Und interessanterweise hatte ich eine ähnliche Erfahrung vor einigen Wochen auf einem anderen Panel gemacht. Dort saß eine Gewerkschafterin neben mir, die mir an dieser Stelle ebenfalls widersprach und auf die Arbeit der Gewerkschaften verwies.

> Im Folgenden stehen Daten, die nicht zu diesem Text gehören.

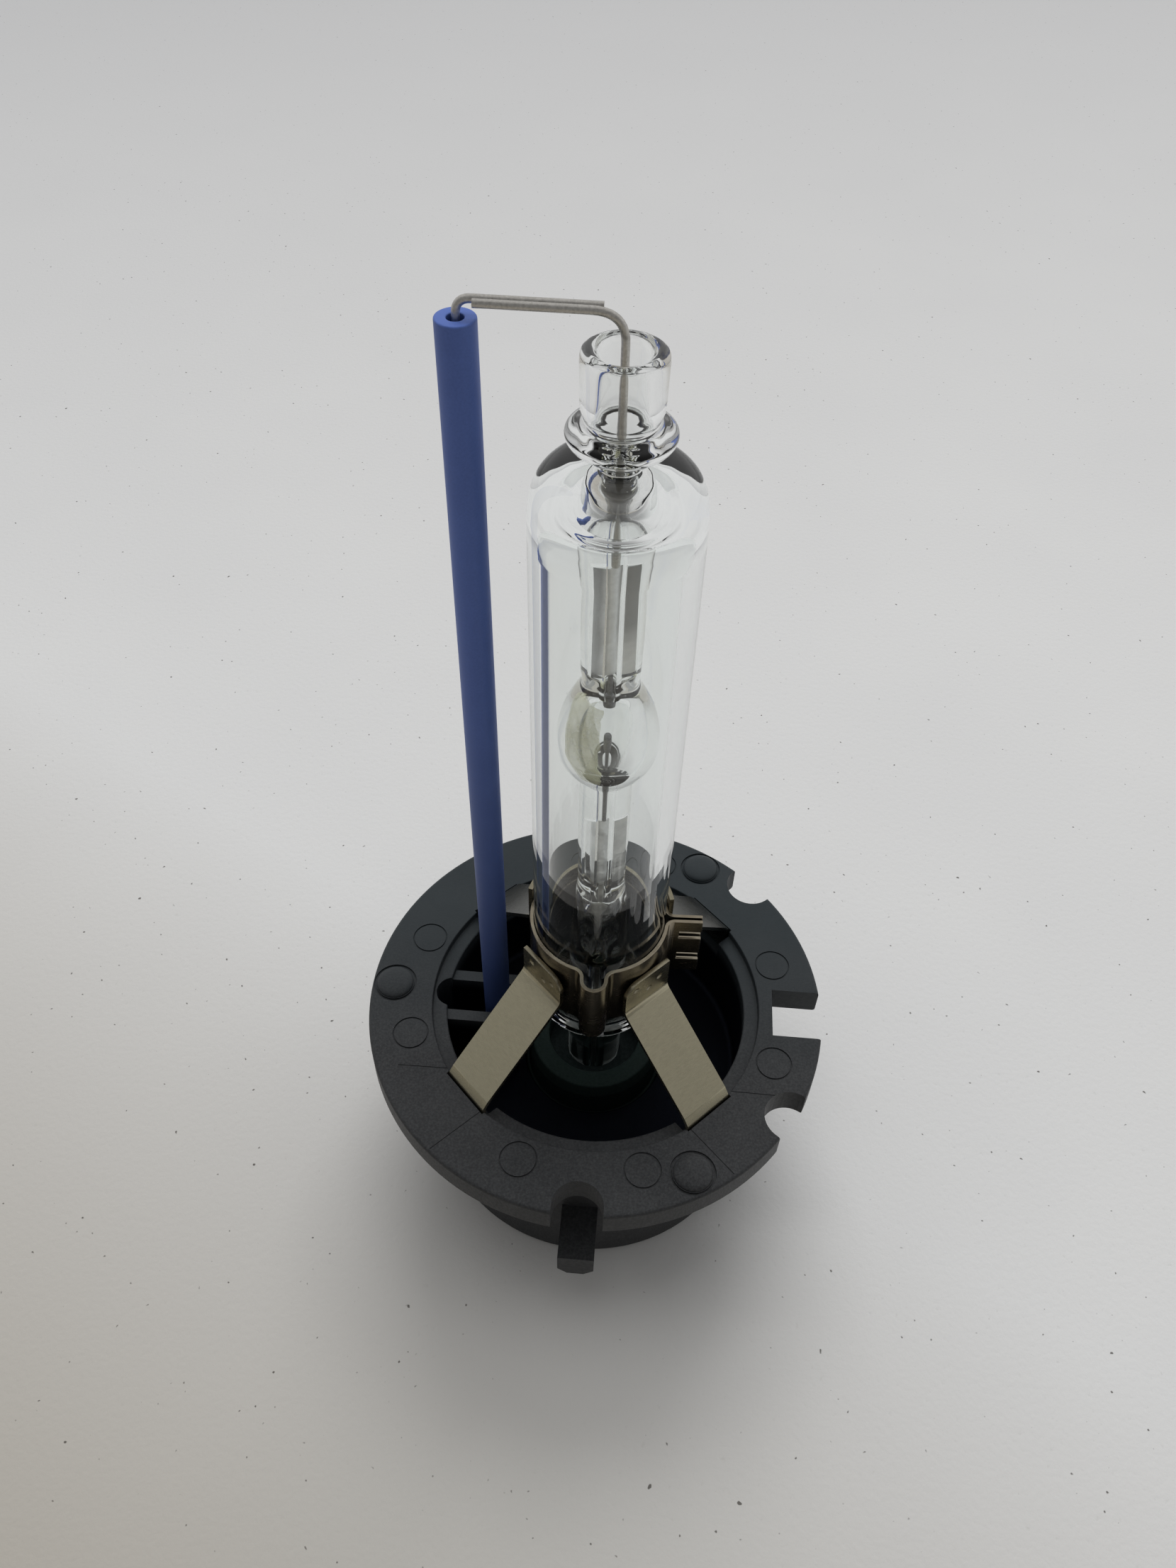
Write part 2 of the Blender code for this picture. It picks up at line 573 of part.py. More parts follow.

.@ihoelt: Werte und Betriebe wandeln sich laufend – mit neuen Wegen der Information und Kommunikation, vielfältigen Perspektiven, vor allem freierem, selbstbestimmtem Arbeiten. #NewWork #Diversity #arbeitenviernull #Experimentierräume pic.twitter.com/FfS9tNZ0cU
— inqa.de (@INQAde) 29. November 2018
Ich kann das gut verstehen. Ich denke, dass es in der Natur der Sache liegt, den eigenen Wirkungsbereich zu betonen – wie die Gewerkschafterin, die auf Gewerkschaftsarbeit verweist – und in diesen Bereich vor allem auch deshalb zu agieren zu wollen, weil man dort eine Wirksamkeit erlebt.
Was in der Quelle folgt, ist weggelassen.